As you descend into Tom Drake’s Harness Shop, imagine the smell of hot metal and smoke as the blacksmith worked. Today, they stage the shop as it was between 1890 and 1900, with artifacts authentic to the period. Many are original to the location, where you’ll find wood and metalworking tools as Tom Drake would have used.
While the tunnel to the Wolf Hotel from this side of the street is bricked off today, you’ll find more rooms on this side, Jung’s Barber Shop, and Ellinwood Bathhouse and Laundry. Here is where the hidden cowboy life existed. Although it’s interesting to see the walls riddled with bullet holes, you can only imagine what might have happened beneath the street. While waiting your turn for a haircut or bath, you could play cards with your friends, have a smoke, and drink. In addition to getting a shave and haircut, you could get a tonsillectomy with a shot of whiskey for an anesthetic and then recover in a wheelchair. The original barbershop chair and a wheelchair are still there today.
It was dusty, dirty work in the Old West, and cowboys and teamsters needed a place to take a bath and have their laundry done while on the road. Jung’s Barber Shop and Ellinwood Bathhouse and Laundry were those places. Cowboys could get a bath, a piece of lye soap, and a towel for 15 cents. To save money, they had the option of being the second person to use the bathwater.

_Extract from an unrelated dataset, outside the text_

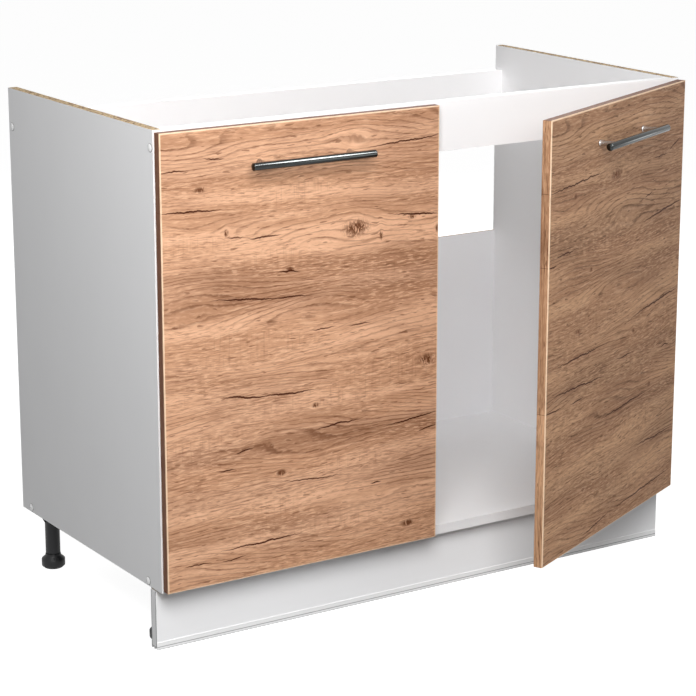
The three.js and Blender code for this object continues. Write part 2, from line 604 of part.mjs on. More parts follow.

Initially, the tunnels ran under two blocks of Main Street, on both sides of the street. In addition to the harness shop and other services, the tunnels were home to a bootmaker shop, 11 saloons, and a brothel.
The Historic Wolf Hotel
The rooms beneath the 1894 historic Wolf Hotel are finished to today’s standards, and the floors easier to navigate. You’ll find a speakeasy that operates today as the newly renovated Underground Saloon, run by the Wolf Hotel. The other rooms include the library and sample rooms, where salesmen coming via the railroad could display their merchandise. The Wolf Hotel is listed on the National Register of Historic Places.
To get a sense of the Old West and what guests might have experienced as they arrived in Ellinwood on the Atchison, Topeka & Santa Fe Railroad, reserve a night at the historic Wolf Hotel. Every third Sunday of the month, enjoy lunch served family-style in the hotel dining room, complete with wheat-shaft trimmed columns and dinnerware. The staff wears period-style clothing while serving a fried chicken or chicken-fried steak dinner, complete with all the sides. The hotel is the perfect place to experience historic Kansas.
To tour the tunnels on both sides of Main Street, you will need to go down a flight of stairs and then return up the same stairs, once on each side of the street, as you see rooms on each side. Unfortunately, today there isn’t a tunnel connecting the two sides of the road, making additional stair climbing necessary. Plan on 90 minutes for the complete tour.
Great Bend, Kansas makes a great home base to explore the area, and Ellinwood offers the perfect day trip from Great Bend.
Pro Tip: Since tours are at 11 a.m. or 1 p.m., you may want lunch directly before or after a tour. The perfect place for lunch is Gather, just down the street from the Ellinwood Underground Tours. They serve a variety of wraps and paninis and have an old-fashioned soda fountain. They close at 2 p.m.